On an other note regarding brine shrimp, the ones Big Al sells are ADULT brine shrimp. To feed seahorse fry you need to hatch BABY BRINE SHRIMP yourself. Frozen BBS or any imitated solid products won't work because the fry are acting on hunting instinct. If it doesn't move and wiggle, it's not food. So don't waste your time trying frozen, it will only foul your water and create a nightmare for you.


----------



## lwatso03 (Dec 24, 2011)

Yes, for anyone looking to get into seahorses, I would recommend the H.Erectus ones I got from Sea U Marine. They have been a fantastic starter and haven't given me too much trouble or stress ( I was expecting a lot more given what I've read on the internet). When I went to Sea U marine, they only had H. Erectus, all of which are black-- some with white. The man working there told me they may change colour, however mine haven't, nor have other peoples' who i know got them from the same shipment.

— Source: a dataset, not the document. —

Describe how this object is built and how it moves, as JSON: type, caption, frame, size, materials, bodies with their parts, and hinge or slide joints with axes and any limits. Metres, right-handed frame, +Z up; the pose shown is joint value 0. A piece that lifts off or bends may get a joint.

Quick question for the seahorse keepers out there ( since I've gotten mixed answers from different marine stores...)... Do you always have an even number of seahorses (pairs) , or do you have a tank with odd numbers (1 male, 2 females), etc?


----------



## zenafish (Feb 20, 2007)

If you don't want fry, it is recommended that you keep a group of females. They're more peaceful. Odd or even number doesn't matter. If you want babies then keep pairs to hope they would eventually bond and pair off. Seahorses do better when there's at least two, one horse often sulks. Multiple males creates competition and you will see a lot of intimidation/agression going on.


----------



## lwatso03 (Dec 24, 2011)

hmmm.. Zena, thats an interesting comment about one horse generally "sulking".. I have two, but they seem quite uninterested in each other.. and the female is FAR less showy than the male. He will move around and come up to the glass and sit in the open.. whereas she likes to hide in the back, or in our large cave. Maybe shes "sulking" because those two aren't really bonded....


----------



## zenafish (Feb 20, 2007)

that's not sulking, she's just shy, LOL.

Sulking is lethargic, not eating, and slowly wasting away. Some would do "fine" until you put in a second then all of a sudden you see a change in personality. "Surviving, not thriving" is how I like to put it.


----------



## lwatso03 (Dec 24, 2011)

ooh. lol 
Any ways to coax her out of her "shyness"?


----------